In the year she has been there, she met a young man and they started dating. I've spoken to him and written with him several times, he is a very nice young man and he treats Pilar, as far as I can see, with love and respect. He is also a devout Muslim. Now, he is not a conservative fundamentalist, he hates those people and feel they are destroying Islam. But he does love his religion, he does pray 5 times a day, he does try to keep to Islamic guidelines.

So, now we have a young couple who are seemingly in love who come from backgrounds that couldnt be more different. A Jewish-Catholic American girl with tatoos, an urban attitude, and a fun loving orientation and a local Arab-Muslim boy who hasn't really been more than 50 miles from his home (she's actually seen more of Jordan than he has).

The time bomb here is that he really can't marry a non-Muslim girl. So there relationship has had this Sword of Damocles aspect to it.

She may have been afraid of losing him, and she would have, to both their regrets. So, she started studying Islam with a convert who lives in Amman and after several months, decided that Islam spoke to her. She said the prayer, in Arabic, in front of witnesses, and the deed was done.

Interestingly enough, the prayer is almost identical to the Shema prayer.

Anyway, she says she converted because she felt that she was lead to Islam and that it resonated with her. She is 30 years old now, and she has to decide these things for herself.
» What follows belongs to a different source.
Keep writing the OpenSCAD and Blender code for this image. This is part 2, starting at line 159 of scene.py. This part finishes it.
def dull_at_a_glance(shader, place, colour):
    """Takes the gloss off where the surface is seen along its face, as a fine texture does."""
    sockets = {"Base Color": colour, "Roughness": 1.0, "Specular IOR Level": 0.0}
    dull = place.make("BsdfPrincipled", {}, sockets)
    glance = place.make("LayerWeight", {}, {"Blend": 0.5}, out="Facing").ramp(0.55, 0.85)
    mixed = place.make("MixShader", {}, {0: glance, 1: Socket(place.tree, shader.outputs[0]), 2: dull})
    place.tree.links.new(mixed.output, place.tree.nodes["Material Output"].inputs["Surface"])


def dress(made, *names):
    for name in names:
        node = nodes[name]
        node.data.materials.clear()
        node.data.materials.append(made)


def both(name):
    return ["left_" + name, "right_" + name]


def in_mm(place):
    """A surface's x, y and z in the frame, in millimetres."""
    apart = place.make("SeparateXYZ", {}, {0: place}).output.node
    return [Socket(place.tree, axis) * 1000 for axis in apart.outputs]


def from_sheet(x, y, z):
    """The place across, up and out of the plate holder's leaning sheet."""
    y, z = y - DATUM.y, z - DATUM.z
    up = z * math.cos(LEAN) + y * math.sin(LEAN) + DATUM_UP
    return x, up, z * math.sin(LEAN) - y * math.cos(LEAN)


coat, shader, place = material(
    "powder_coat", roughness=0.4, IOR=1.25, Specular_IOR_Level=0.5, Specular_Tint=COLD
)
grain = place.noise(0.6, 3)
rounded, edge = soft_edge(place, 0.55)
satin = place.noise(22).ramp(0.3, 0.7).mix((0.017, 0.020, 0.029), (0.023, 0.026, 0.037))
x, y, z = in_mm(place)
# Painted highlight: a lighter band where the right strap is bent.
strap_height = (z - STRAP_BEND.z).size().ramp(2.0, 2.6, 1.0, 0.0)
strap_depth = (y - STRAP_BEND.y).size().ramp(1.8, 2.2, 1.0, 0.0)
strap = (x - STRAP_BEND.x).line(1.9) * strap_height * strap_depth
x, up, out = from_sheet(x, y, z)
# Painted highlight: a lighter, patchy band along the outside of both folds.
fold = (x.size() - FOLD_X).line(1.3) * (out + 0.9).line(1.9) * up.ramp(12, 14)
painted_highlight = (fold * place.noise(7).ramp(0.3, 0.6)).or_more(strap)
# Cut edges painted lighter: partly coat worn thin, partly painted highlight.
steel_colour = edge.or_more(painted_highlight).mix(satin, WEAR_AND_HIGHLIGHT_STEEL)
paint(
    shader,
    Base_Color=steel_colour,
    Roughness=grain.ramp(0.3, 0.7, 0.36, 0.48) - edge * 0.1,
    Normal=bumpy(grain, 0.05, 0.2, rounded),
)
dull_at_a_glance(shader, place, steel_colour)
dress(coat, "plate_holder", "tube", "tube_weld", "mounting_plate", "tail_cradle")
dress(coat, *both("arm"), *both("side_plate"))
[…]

For me, it's a little bit coincidental that she converted around the time that her relationship with Feras became problematic because she wasnt Muslim. But we all know that all religions tell potential converts not to go into the religion to please a potential spouse. If you do that, what is your attachment to that religion going to be over time?

probably not very strong.

So, I challenged her on that but she claims that she really feels the 'call'.


So .... there are many things I haven't said .... her mother came to visit her and they spent two weeks together in Jordan and Israel. there are stories about going through Israeli security from Jordan into Israel, as an American girl with a Jewish father who is a convert to Islam who has her passport stamped with Egyptian, Lebanese, Jordanian, Dubai visas .... her visit to the Al Aqsa mosque where the Muslim authorities didn't believe this tall American red head was a Muslim, until she recited the prayer to them in Arabic .... and then they allowed her to come in and told her mother she could come in too ... visiting with an Israeli friend who spent years in the IDF ....
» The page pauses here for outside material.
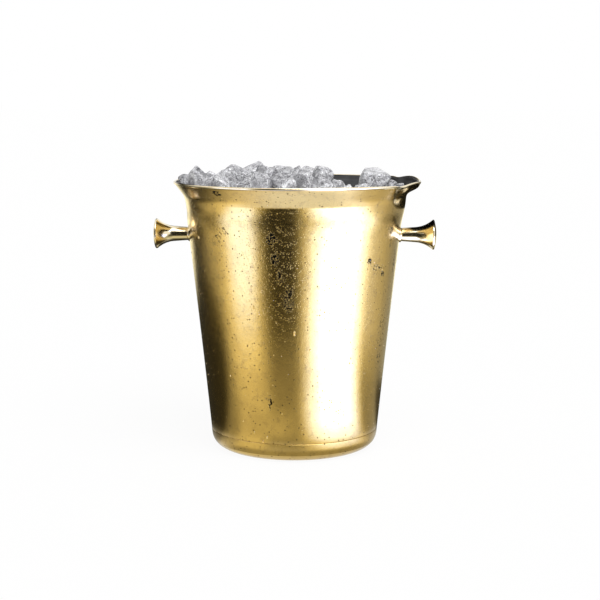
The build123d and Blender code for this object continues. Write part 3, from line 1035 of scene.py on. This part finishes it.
def make_cards():
    """What the brass reflects.

    The floor is grey all round, with one broad white card to the right and a softer one to
    the left. Dark cards stand for the unlit room between them and at both edges, and weaker
    ones light the foot and the back. Close under the rim, one card lights the flare, a dark
    one shades the underside of the pour lip and a tiny one gives the lip its glint.
    """
    ring = (-180, 180)
    flat_card("grey_ring", 1, ring, ring, (0.03, 2.6), 0.34, (HARD, HARD, HARD, HARD))
    flat_card("dark_front", 2, (-38, 12), (-44, 12), (0.24, FAR), 0.02, (0.2, 0.2, 0.08, HARD))
    flat_card("fill_left", 3, (-55, -14), (-150, -26), (0.05, 1.0), 0.78, (0.35, 0.3, 0.02, 0.3))
    flat_card(
        "bright_left", 4, (-78, -29), (-104, -36), (0.16, FAR), 2.4, (0.55, 0.25, 0.22, 0.2), COOL
    )
    flat_card(
        "fill_right", 3, (50, 138), (50, 150), (0.22, FAR), 0.9, (0.1, 0.65, 0.1, 0.2), COOL
    )
    flat_card(
        "bright_right", 4, (3, 86), (15, 121), (0.07, FAR), 5.0, (0.45, 0.38, 0.02, 0.3), COOL
    )
    flat_card("dark_left", 2, (-176, -63), (-178, -150), (0.04, FAR), 0.03, (0.1, 0.14, 0.02, 0.2))
    flat_card("dark_right", 2, (108, 178), (118, 178), (0.05, 0.32), 0.05, (0.2, 0.1, 0.1, 0.4))
    flat_card("near_front", 5, (-52, 14), (-52, 14), (0.105, 0.17), 0.6, (0.3, 0.4, 0.15, 0.3))
    flat_card("contact", 6, (-60, 100), (-60, 100), (0.045, 0.085), 0.4, (0.12, 0.3, 0.1, 0.3))
    flat_card("back_light", 4, (-172, -132), (-172, -136), (0.6, FAR), 1.4, (0.35, 0.4, 0.4, 0.2))
    flat_card(
        "back_light_right", 5, (158, 186), (150, 192), (0.16, FAR), 1.4, (0.4, 0.4, 0.35, 0.2)
    )
    level_card(
        "flare_card", FLARE_CARD_HEIGHT, (-64, 74), (0.0965, 0.116), 1.15,
        (0.45, 0.4, 0.05, 0.6), COOL,
    )
    level_card(
        "lip_shade", LIP_SHADE_HEIGHT, (78, 145), (0.097, 0.230), 0.001, (0.08, 0.2, 0.02, 0.3)
    )
    card(
        "lip_glint", (82, 87), (84, 90), (0.106, 0.118), (LIP_GLINT_HEIGHT, LIP_GLINT_HEIGHT), 2.0,
        (0.3, 0.3, 0.3, 0.3), NEUTRAL,
    )
    wall_card("back_flag", (-178, -118), (0.45, 1.45), 0.02, (0.1, 0.2, 0.1, 0.2))
    wall_card("dark_wall", (-42, 12), (0, 1.9), 0.02, (0.1, 0.1, HARD, 0.2))
    wall_card("dark_side", (-140, -72), (0, 0.75), 0.04, (0.2, 0.2, HARD, 0.3))
    wall_card("dim_side", (96, 175), (0, 0.75), 0.12, (0.2, 0.2, HARD, 0.3))


def make_lights():
    lamp = bpy.data.lights.new("key", "SUN")
    lamp.energy = 2.2  # soft, from above, the front and a little to the right
    lamp.angle = math.radians(50)
    key = bpy.data.objects.new("key", lamp)
    key.rotation_euler = (math.radians(28), math.radians(18), 0)
    bpy.context.scene.collection.objects.link(key)


def make_camera():
    """The viewpoint: a little to the right of the front, above the rim, looking down."""
    distance = 1.1925
    height = 304.4 * MM
    azimuth = math.radians(3)
    pitch = math.radians(8.431)
    data = bpy.data.cameras.new("camera")
    data.sensor_width = 36
    data.lens = 82.84
    data.shift_x = 0.0093  # sets the bucket a little left of the middle
    data.clip_start, data.clip_end = 0.01, 100
    camera = bpy.data.objects.new("camera", data)
    camera.location = (distance * math.sin(azimuth), -distance * math.cos(azimuth), height)
    camera.rotation_euler = (math.pi / 2 - pitch, 0, azimuth)
    bpy.context.scene.collection.objects.link(camera)
    bpy.context.scene.camera = camera


make_world()
make_floor()
make_cards()
make_lights()
make_camera()
bpy.context.scene.view_settings.view_transform = "Standard"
For me, well, I married outside the faith (although my second wife is Jewish) and therefore my kids are not considered Jewish by maybe 80% of world Jewry .... but I would be a liar if I didn't admit to some sadness about it.

But, people will do what they will, including my daughter, and I just hope that if this remains her choice, she is doing it for the right reasons and it brings some kind of fullfillment to her life.